**Required work**
In the listing below, locate the line that contains "Turn this picture" and the line that contains "stiff_t = 1.35; // [0.8:0.05:1.5]". Restate word for word those two lines and every line between them, and nothing else.

**Input for this task**
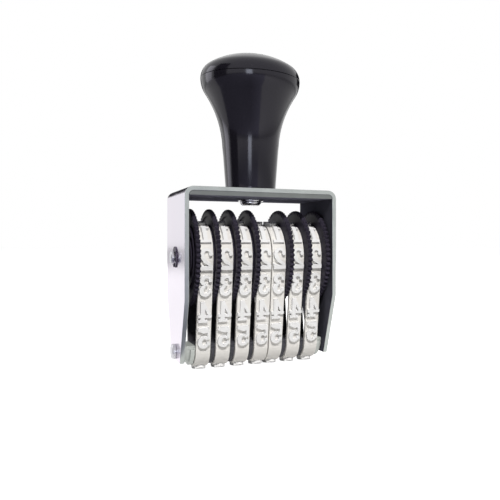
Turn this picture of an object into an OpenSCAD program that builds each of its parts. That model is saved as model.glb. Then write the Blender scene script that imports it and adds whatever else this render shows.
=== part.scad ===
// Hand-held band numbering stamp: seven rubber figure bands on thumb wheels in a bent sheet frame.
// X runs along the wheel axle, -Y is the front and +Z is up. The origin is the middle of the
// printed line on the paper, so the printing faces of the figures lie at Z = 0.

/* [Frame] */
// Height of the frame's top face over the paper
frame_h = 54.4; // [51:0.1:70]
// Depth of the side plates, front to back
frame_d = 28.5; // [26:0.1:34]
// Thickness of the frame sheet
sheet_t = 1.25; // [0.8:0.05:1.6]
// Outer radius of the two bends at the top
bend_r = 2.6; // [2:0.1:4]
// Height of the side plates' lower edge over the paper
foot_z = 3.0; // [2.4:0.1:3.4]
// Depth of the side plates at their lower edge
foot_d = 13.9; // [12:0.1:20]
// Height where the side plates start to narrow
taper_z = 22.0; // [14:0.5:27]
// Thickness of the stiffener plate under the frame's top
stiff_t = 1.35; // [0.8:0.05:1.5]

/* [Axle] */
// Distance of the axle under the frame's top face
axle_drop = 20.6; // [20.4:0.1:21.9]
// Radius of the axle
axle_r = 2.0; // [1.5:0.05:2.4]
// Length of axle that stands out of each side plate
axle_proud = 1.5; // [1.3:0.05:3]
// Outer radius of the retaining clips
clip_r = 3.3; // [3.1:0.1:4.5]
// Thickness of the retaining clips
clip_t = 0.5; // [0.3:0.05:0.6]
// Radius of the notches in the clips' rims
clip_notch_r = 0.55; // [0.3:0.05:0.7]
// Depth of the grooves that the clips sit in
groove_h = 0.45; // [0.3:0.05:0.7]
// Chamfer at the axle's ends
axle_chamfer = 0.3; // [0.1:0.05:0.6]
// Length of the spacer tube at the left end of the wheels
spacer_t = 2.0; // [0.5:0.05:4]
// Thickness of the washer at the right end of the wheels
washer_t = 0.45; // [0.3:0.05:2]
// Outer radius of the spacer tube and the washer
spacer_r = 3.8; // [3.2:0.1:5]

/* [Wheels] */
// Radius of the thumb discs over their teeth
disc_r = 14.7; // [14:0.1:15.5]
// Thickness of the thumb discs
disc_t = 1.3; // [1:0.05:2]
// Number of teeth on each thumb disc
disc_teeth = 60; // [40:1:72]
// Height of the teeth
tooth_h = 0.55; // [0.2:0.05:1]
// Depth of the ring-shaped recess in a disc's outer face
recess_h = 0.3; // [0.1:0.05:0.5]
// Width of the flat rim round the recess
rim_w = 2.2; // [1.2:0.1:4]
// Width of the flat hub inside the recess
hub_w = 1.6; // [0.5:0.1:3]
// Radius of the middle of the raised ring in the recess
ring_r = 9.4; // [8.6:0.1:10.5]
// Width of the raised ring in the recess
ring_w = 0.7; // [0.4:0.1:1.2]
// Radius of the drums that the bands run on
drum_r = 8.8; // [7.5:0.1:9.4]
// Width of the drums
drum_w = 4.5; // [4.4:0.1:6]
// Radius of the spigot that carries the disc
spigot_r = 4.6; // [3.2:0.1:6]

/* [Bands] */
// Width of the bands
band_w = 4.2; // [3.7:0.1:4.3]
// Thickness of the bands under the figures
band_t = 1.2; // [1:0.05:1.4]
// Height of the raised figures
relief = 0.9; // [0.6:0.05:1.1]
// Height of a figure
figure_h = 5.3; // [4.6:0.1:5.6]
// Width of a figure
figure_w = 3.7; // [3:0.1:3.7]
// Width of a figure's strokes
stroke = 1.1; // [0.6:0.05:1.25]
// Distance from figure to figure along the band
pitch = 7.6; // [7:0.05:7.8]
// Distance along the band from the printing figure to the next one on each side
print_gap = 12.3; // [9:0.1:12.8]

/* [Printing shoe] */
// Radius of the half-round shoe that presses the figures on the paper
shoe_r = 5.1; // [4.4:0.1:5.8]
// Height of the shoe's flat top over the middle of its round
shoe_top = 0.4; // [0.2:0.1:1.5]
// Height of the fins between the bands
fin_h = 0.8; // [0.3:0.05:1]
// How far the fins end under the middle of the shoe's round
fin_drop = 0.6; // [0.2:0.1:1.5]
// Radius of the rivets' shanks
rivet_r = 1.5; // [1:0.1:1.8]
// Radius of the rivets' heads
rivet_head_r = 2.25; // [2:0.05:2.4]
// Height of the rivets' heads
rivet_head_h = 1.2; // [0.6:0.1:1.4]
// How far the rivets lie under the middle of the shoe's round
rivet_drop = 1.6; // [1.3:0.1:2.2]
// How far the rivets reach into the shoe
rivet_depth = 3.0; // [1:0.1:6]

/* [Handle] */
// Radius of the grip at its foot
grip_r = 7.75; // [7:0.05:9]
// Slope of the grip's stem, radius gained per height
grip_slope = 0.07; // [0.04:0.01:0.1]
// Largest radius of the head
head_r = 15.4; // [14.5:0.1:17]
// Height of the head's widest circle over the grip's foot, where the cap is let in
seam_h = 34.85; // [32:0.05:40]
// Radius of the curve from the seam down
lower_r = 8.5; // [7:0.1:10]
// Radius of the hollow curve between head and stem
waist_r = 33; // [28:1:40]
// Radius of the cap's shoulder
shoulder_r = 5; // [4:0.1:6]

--

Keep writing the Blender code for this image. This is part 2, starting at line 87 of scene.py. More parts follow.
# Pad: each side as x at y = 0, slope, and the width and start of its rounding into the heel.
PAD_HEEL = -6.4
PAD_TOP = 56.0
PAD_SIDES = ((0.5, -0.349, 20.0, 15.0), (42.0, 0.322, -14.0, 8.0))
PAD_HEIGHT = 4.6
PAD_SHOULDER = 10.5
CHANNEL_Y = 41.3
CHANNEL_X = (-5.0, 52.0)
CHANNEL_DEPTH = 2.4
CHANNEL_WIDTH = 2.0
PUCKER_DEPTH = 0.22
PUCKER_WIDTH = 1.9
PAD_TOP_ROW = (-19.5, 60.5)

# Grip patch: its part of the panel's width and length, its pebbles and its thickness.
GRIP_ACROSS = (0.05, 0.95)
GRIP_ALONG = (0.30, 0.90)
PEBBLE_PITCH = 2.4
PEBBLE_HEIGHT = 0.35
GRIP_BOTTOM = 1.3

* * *

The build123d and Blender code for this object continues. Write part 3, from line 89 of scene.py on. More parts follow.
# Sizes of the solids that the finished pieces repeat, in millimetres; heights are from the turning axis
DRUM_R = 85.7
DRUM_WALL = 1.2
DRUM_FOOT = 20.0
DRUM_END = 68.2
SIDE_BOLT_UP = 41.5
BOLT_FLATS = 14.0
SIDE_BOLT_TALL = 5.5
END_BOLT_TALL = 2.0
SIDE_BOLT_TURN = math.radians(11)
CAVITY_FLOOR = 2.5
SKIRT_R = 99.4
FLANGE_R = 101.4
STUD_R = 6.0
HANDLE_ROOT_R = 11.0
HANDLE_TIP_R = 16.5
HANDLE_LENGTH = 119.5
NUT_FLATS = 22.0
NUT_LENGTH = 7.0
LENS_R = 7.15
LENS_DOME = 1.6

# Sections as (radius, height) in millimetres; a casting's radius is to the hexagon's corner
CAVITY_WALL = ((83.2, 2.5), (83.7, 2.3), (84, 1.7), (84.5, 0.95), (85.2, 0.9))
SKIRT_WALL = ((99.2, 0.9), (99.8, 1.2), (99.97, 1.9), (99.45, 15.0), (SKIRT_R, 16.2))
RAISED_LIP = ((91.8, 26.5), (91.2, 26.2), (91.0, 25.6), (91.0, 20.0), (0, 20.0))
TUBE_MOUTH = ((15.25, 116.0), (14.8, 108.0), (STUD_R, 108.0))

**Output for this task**
Turn this picture of an object into an OpenSCAD program that builds each of its parts. That model is saved as model.glb. Then write the Blender scene script that imports it and adds whatever else this render shows.
=== part.scad ===
// Hand-held band numbering stamp: seven rubber figure bands on thumb wheels in a bent sheet frame.
// X runs along the wheel axle, -Y is the front and +Z is up. The origin is the middle of the
// printed line on the paper, so the printing faces of the figures lie at Z = 0.

/* [Frame] */
// Height of the frame's top face over the paper
frame_h = 54.4; // [51:0.1:70]
// Depth of the side plates, front to back
frame_d = 28.5; // [26:0.1:34]
// Thickness of the frame sheet
sheet_t = 1.25; // [0.8:0.05:1.6]
// Outer radius of the two bends at the top
bend_r = 2.6; // [2:0.1:4]
// Height of the side plates' lower edge over the paper
foot_z = 3.0; // [2.4:0.1:3.4]
// Depth of the side plates at their lower edge
foot_d = 13.9; // [12:0.1:20]
// Height where the side plates start to narrow
taper_z = 22.0; // [14:0.5:27]
// Thickness of the stiffener plate under the frame's top
stiff_t = 1.35; // [0.8:0.05:1.5]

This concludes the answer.